WHAT IS NEEDED: Look through the material and copy each line holding "scene".
------ DATA EXTRACT
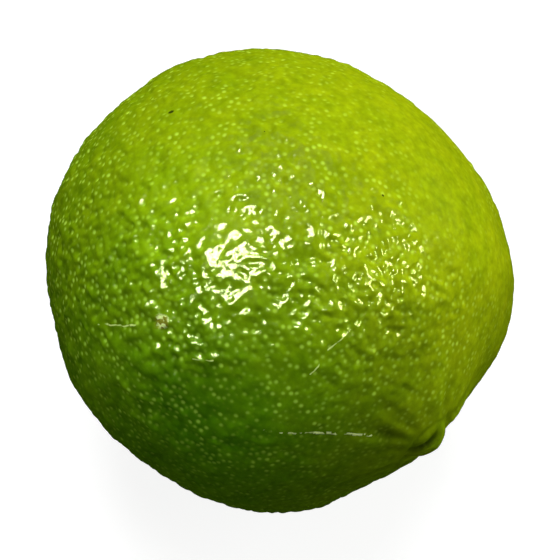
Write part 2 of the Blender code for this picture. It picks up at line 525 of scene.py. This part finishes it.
def make_skin():
    directions, faces, places = cube_grid(CELLS)
    smooth = body(directions)
    mesh = new_mesh("lime_skin", smooth, faces)
    normals = normals_of(mesh)
    glands, vigour, depth = place_glands()
    neck, neck_painted_shade = neck_relief(smooth)
    stem, stem_painted_shade = stem_relief(smooth)
    relief = pits_and_waves(smooth, glands, depth) + neck + stem
    points = set_down(smooth + normals * relief[:, None], smooth)
    mesh.vertices.foreach_set("co", points.astype(np.float32).ravel())

    closest = nearest(smooth[faces].mean(1), glands, 1)[0][:, 0]
    keep(mesh, "rest", "POINT", smooth)
    keep(mesh, "hue", "POINT", hue_of(smooth))
    keep(mesh, "green_and_painted_light", "POINT", green_and_painted_light_of(smooth))
    keep(mesh, "mottle", "POINT", MOTTLING + patches(smooth, MOTTLED))
    keep(mesh, "dots", "POINT", dots_of(smooth))
    keep(mesh, "painted_hollow_shade", "POINT", np.maximum(neck_painted_shade, stem_painted_shade))
    keep(mesh, "button", "POINT", (1.0 - fade(off_axis(smooth), *WOOD_EDGE)) * (smooth[:, 0] < 0.0))
    keep(mesh, "gland", "FACE", glands[closest])
    keep(mesh, "vigour", "FACE", vigour[closest])
    layer = mesh.uv_layers.new(name="OFBake")
    layer.uv.foreach_set("vector", places.astype(np.float32).ravel())
    mesh.shade_smooth()
    mesh.update()
    skin = bpy.data.objects.new("lime_skin", mesh)
    bpy.context.scene.collection.objects.link(skin)
    return skin


# ---------------------------------------------------------------------------------------------------------
# The peel's material
# ---------------------------------------------------------------------------------------------------------
class Nodes:
    """A material's node tree, with short ways to add nodes to it."""

    def __init__(self, tree):
        self.tree = tree

    def add(self, kind, **settings):
        node = self.tree.nodes.new(kind)
        for name, value in settings.items():
            setattr(node, name, value)
        return node

    def feed(self, socket, value):
        if isinstance(value, bpy.types.NodeSocket):
            self.tree.links.new(value, socket)
        else:
            socket.default_value = value

    def attribute(self, name, output):
        return self.add("ShaderNodeAttribute", attribute_name=name).outputs[output]

    def math(self, operation, *values, clamp=False):
        node = self.add("ShaderNodeMath", operation=operation, use_clamp=clamp)
        for socket, value in zip(node.inputs, values):
            self.feed(socket, value)
        return node.outputs[0]

    def vector(self, operation, *values):
        node = self.add("ShaderNodeVectorMath", operation=operation)
        for socket, value in zip(node.inputs, values):
            self.feed(socket, value)
        return node.outputs["Value" if operation in ("DOT_PRODUCT", "LENGTH", "DISTANCE") else "Vector"]

    def ramp(self, value, low, high, start=0.0, end=1.0):
        node = self.add("ShaderNodeMapRange", interpolation_type="SMOOTHSTEP")
        for socket, number in zip(node.inputs, (value, low, high, start, end)):
            self.feed(socket, number)
        return node.outputs["Result"]

    def mix(self, factor, first, second, blend="MIX"):
        node = self.add("ShaderNodeMix", data_type="RGBA", blend_type=blend)
        colours = [socket for socket in node.inputs if socket.type == "RGBA"]
        self.feed(node.inputs["Factor"], factor)
        self.feed(colours[0], first)
        self.feed(colours[1], second)
        return next(socket for socket in node.outputs if socket.type == "RGBA")

    def noise(self, vector, wavelength, detail=2.0, roughness=0.5, output="Fac"):
        node = self.add("ShaderNodeTexNoise")
        self.feed(node.inputs["Vector"], vector)
        self.feed(node.inputs["Scale"], 1.0 / wavelength)
        self.feed(node.inputs["Detail"], detail)
        self.feed(node.inputs["Roughness"], roughness)
        return node.outputs[output]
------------
THE ANSWER:
Write part 2 of the Blender code for this picture. It picks up at line 525 of scene.py. This part finishes it.
    bpy.context.scene.collection.objects.link(skin)